After all, life is about changing. Changes bring novelties. Looking back the past nine years, I never settled.
In 2005, shortly after graduating from middle school, at the age of 15, I joined a one-year American high school exchange program. There off I went to Wixom, Michigan, and attended Wall Lake Western as a sophomore. I did not speak much English, honestly. My German host sister who was also an exchange student at the time and shared the room with me taught me what mean and awesome meant.
That year, I was terrible in English that I got a C for American History class and a B- for English. I couldn’t even finish To Kill a Mockingbird. I tried to run away from the Chemistry class because I was afraid of group projects and discussions. American high schools were all about having friends in class. I didn’t know how to make friends. To avoid awkward moments, I went to the McDonald’s next to the school. I did it once. Soon enough, I realized I was in a one-year program and couldn’t get out of it anyway. It was time to face it.
Then I met Vanessa. It was when we exchanged our locker passcode and put notes in each other’s locker between classes. We now both have a whole binder of notes we exchanged during the school year. It was the good old days.
As we hung out more, I got to speak more English. I got fluent without noticing it. I forgot when I started saying wanna and gonna instead of want to and going to. One time, Vanessa and I decided to watch Pirates of the Caribbean. She paused after every other sentence and explained to me, given the fact I didn’t speak much English and it was difficult to understand English in other accents.
Who knows the girl who was so scared of talking to peer students and with passing grade now graduated with a degree in News-editorial Journalism as major and History as minor. Yeah, I know, right?
English used to be a subject for me. It was a subject I learned from school and with that, I passed classes and moved on to the next grade.
But now I speak English. Not only I speak it, I dream it, write it, edit it and also proofread it.
It’s like Chicago to me some times. When I first visited Chicago as a high school exchange student, Chicago was just a touristic place. I quickly shopped through Michigan Avenue, went to the Six Flags, took a mandatory picture at the Cloud Gate, aka the bean, and wandered down Navy Pier. That was all I wanted to do and did.
Throughout college, I visited Chicago multiple times. I still thought it was just a place to visit for fun. Chicago’s streets were new to me every time. When I walked out of the Union Station, I was lost all the time. I didn’t know which way was which. It was an adventure all the time.

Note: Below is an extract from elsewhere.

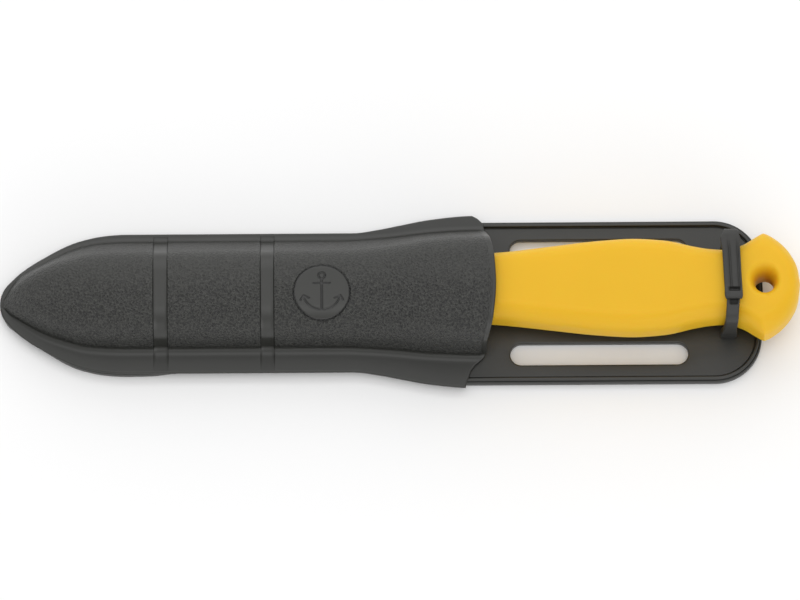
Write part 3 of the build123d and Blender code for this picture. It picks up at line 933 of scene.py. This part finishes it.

Until in the recent two years, I want to find a job in Chicago and settle here. I look up to those condo buildings and want to be belonged to one of those a few windows and a balcony. As I am in Chicago to visit friends and have interviews, I actually got more familiar with its geography. I could walk to where I want to go. I walk out of the Union Station, and I immediately know which way to get to whichever directions I need to head towards. It’s a strange feeling of learning a city. But this strange feeling gives me more confident and courage to explore Chicago and it’s employment opportunities. It give me motivation to reach out. It’s a good feeling actually.
It’s a change of mind I see in myself in the last decade.
It’s a throwback Thursday! Yet, Happy Blogging!